PORTLAND, OR (KPTV) - Some students at Portland State University say homeless people are using the campus as a shelter, sleeping in spaces meant for students to study. And, according to them, campus security needs to do more to keep students and staff members safe.
In an email recently sent to the FOX 12 investigators, a viewer writes, “It has become obvious that area homeless people using the Portland State University Student Union as a weather shelter and as a place to sleep, even going so far as to pretend to be PSU student(s).”
According to PSU officials, 12 people have received warnings for trespassing on campus so far this year. They also say two repeat offenders have been ticketed in 2019 and campus police have arrested two more repeat trespassing offenders.
The campus, which is situated in downtown Portland, is easily accessible to the public. However, after school hours, badges are required to enter the buildings.
But, according to PSU student Ulises Zavaleta, during the day, “there’s a lot of homeless people walking through Cramer Hall or Lincoln Hall, kind of picking through the garbage and through the recycling.”
Zavaleta says he sympathizes with them and believes most are only trying to make money to get by.
“They’re having a rough time, trying to get what they can, and no one seems to stop them,” he says.
On Tuesday, FOX 12 investigators looked into the matter. Moments after entering the Smith Memorial Union Building, we found a man rummaging through a trash bin in the hallway. When asked if he was a student or staff member, he said, “no” and immediately left the building.
Still, not everyone is concerned with outsiders on campus.
“We’ve rarely had a situation where a homeless person has been combative or disrespectful,” says Linneas Boland-Godbey, a PSU graduate student.
Boland-Godbey, who is working toward obtaining his master’s degree in social studies, says the University should do more to meet the needs of the homeless.
“There’s a lot of rooms that are not being used on a daily basis on this campus that I feel like could be really good rest areas for the homeless population,” Boland-Godbey said.
However, in a letter sent to FOX 12, a viewer writes, “Portland may be a bastion of progressive tolerance, but there are clear hygiene, health, and safety concerns with this sort of vagrant trespassing.”

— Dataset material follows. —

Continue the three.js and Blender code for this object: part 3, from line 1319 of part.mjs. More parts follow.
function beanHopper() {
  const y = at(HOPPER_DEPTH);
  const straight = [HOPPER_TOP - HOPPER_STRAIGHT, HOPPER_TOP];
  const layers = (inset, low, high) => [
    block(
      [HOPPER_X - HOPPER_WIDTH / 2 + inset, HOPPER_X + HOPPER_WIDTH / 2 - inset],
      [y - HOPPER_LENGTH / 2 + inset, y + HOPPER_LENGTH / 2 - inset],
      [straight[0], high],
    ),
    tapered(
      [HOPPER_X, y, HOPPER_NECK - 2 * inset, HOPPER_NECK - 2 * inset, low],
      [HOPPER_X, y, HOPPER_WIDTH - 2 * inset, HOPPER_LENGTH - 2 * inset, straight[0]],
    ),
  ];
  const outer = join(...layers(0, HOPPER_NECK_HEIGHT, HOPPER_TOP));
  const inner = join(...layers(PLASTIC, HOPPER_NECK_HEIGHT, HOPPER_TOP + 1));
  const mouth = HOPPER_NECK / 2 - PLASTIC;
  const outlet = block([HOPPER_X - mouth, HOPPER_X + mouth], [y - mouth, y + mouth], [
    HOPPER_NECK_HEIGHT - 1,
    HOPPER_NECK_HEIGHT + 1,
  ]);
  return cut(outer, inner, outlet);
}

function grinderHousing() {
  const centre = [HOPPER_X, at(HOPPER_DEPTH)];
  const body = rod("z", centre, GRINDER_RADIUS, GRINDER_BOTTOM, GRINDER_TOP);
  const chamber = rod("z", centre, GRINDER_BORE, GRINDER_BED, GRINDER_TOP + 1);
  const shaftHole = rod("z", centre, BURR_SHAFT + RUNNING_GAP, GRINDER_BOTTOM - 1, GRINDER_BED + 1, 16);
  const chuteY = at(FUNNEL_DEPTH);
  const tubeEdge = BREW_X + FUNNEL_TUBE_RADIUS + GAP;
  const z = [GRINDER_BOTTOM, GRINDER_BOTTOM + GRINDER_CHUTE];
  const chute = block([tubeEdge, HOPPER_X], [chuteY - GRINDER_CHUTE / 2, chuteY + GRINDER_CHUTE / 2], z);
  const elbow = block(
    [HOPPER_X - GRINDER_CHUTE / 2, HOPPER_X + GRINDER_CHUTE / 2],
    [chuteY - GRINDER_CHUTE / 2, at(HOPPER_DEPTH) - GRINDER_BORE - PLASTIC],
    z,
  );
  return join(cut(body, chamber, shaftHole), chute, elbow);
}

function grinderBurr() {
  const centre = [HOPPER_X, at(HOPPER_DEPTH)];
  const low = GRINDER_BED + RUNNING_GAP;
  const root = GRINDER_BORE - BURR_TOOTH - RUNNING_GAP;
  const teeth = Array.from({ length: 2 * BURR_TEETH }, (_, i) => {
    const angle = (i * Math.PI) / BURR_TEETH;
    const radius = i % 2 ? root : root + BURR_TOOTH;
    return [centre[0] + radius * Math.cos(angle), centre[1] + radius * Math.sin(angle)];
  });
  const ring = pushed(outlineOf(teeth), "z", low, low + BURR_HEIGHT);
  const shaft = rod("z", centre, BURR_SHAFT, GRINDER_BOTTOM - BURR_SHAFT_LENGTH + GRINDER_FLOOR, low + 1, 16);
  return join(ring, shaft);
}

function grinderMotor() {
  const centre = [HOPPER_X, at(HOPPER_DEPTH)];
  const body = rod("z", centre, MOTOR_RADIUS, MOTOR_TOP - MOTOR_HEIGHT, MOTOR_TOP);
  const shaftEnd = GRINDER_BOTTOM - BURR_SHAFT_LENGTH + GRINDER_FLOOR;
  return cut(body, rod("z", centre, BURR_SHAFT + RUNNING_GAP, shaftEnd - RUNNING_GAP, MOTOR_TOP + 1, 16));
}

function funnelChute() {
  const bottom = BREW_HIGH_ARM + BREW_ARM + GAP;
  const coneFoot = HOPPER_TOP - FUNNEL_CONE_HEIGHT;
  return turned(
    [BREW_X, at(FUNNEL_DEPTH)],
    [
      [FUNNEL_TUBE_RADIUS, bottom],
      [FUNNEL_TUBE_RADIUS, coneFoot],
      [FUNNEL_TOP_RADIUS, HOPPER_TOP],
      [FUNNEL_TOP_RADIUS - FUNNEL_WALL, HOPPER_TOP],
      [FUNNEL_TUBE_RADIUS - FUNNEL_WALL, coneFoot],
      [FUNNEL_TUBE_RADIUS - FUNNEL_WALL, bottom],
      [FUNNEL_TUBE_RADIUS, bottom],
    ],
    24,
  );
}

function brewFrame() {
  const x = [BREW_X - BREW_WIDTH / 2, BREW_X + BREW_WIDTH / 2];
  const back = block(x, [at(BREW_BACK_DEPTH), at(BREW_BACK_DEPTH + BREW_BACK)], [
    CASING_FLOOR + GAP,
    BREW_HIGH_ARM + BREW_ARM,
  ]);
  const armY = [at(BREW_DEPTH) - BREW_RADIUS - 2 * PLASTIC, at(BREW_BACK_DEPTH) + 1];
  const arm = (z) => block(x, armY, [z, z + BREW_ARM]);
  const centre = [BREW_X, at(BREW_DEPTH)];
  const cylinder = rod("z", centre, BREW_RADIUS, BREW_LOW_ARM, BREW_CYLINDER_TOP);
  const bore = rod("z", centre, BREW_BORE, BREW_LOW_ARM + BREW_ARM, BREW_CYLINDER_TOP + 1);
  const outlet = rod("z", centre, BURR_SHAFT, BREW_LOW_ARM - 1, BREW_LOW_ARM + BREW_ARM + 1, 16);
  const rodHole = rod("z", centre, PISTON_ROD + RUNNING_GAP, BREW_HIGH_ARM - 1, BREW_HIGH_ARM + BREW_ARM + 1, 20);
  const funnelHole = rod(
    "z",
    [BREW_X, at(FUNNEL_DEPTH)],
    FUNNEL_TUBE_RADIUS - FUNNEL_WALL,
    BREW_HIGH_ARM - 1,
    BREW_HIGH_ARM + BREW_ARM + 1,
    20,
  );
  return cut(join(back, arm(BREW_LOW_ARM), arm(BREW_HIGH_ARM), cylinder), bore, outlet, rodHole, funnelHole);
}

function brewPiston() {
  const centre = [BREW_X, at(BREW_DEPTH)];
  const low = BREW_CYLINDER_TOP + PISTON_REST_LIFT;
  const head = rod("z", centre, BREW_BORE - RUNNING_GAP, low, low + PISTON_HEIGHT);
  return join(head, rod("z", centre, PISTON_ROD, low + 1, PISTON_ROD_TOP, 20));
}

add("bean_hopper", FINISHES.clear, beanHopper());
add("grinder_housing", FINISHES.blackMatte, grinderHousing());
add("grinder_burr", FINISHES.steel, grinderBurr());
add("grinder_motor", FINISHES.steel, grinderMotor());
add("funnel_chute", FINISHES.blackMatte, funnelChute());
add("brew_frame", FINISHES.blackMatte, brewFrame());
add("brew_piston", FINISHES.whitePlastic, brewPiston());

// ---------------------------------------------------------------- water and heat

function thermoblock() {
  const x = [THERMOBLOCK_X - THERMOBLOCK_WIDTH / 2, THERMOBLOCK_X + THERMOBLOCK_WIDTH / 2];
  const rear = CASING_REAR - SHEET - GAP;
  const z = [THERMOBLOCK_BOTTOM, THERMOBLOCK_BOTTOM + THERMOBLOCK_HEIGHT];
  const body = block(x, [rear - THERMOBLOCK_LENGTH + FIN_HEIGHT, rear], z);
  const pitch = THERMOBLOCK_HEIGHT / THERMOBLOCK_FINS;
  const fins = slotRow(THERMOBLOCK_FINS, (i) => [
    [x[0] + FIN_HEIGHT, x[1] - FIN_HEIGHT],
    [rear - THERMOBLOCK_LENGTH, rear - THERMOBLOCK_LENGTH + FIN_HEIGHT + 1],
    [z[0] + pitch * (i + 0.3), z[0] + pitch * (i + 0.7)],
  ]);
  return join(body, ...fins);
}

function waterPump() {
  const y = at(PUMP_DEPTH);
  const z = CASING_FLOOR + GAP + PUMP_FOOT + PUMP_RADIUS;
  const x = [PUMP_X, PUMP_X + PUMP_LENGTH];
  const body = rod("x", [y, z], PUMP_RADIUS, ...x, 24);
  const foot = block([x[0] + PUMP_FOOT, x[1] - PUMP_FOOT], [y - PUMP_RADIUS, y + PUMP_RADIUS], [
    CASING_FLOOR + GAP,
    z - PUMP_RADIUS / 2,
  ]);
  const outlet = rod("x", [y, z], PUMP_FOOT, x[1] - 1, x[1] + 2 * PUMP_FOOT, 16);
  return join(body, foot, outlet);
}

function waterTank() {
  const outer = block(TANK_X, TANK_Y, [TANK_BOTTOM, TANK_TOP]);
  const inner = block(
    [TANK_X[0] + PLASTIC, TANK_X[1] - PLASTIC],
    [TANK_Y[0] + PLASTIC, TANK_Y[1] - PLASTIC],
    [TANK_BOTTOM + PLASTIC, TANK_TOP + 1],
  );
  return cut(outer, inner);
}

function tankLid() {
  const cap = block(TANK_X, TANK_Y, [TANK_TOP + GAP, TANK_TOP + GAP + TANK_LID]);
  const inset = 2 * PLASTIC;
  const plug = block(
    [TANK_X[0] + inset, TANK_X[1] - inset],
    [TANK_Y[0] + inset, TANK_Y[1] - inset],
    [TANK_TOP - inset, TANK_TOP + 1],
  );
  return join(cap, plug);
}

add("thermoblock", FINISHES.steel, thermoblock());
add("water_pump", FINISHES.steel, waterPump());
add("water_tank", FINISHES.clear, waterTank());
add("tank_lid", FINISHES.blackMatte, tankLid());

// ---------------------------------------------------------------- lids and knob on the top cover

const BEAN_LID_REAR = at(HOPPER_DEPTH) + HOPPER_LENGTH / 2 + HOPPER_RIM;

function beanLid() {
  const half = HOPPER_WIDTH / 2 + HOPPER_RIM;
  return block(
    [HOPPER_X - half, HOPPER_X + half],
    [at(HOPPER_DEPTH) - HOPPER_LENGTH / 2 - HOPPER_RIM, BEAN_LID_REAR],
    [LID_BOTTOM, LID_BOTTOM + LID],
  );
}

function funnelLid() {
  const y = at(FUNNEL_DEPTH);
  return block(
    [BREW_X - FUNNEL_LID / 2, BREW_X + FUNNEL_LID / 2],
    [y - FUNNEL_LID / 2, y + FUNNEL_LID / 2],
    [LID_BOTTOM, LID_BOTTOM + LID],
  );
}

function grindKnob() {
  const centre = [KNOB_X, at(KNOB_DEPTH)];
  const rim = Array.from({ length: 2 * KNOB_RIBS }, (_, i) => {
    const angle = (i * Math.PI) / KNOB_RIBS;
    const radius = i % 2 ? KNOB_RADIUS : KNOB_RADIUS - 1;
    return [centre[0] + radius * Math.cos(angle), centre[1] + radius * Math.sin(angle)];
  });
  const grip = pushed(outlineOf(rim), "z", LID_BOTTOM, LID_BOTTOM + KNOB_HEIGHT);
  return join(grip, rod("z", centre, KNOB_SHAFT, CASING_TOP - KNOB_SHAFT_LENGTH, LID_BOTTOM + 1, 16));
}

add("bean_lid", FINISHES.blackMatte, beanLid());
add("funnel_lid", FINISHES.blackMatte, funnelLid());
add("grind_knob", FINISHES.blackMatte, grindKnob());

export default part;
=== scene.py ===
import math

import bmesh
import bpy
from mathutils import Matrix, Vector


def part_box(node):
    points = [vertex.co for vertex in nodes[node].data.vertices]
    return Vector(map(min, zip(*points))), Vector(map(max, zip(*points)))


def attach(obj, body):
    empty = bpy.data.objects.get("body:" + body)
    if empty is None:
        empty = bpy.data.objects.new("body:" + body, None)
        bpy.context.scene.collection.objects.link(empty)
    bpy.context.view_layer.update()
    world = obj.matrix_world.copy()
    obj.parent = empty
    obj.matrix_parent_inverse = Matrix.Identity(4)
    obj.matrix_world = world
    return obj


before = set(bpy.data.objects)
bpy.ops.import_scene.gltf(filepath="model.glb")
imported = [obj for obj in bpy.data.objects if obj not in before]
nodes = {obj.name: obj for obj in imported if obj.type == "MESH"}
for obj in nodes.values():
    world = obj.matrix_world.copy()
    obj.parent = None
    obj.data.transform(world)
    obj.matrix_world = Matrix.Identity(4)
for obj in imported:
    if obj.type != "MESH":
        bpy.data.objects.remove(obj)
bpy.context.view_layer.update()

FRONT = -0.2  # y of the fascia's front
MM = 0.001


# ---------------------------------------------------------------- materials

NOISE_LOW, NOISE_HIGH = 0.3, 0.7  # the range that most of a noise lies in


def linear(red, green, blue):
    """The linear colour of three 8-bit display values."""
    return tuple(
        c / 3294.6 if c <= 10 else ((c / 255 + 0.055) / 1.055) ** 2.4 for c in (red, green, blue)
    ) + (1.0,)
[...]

PSU officials say they are aware of these safety concerns and are working to resolve them.
According to PSU spokesperson Kenny Ma, the university hired Margolis Healy, an independent consultant, to oversee a campus safety assessment. He says PSU also recently established its Homeless Research & Action Collaborative, a research center “dedicated to addressing the issue of homelessness in Portland and beyond.”
Ma tells FOX 12, the findings of the agency’s independent report will be made public by next week, at the latest. And, he says, when it comes to addressing these safety concerns, school officials are considering all options, including making its buildings solely accessible by student badges, at all times.
Smith Memorial is open until 10 p.m. during the week with access to anyone. No badges are needed during the times the building is open.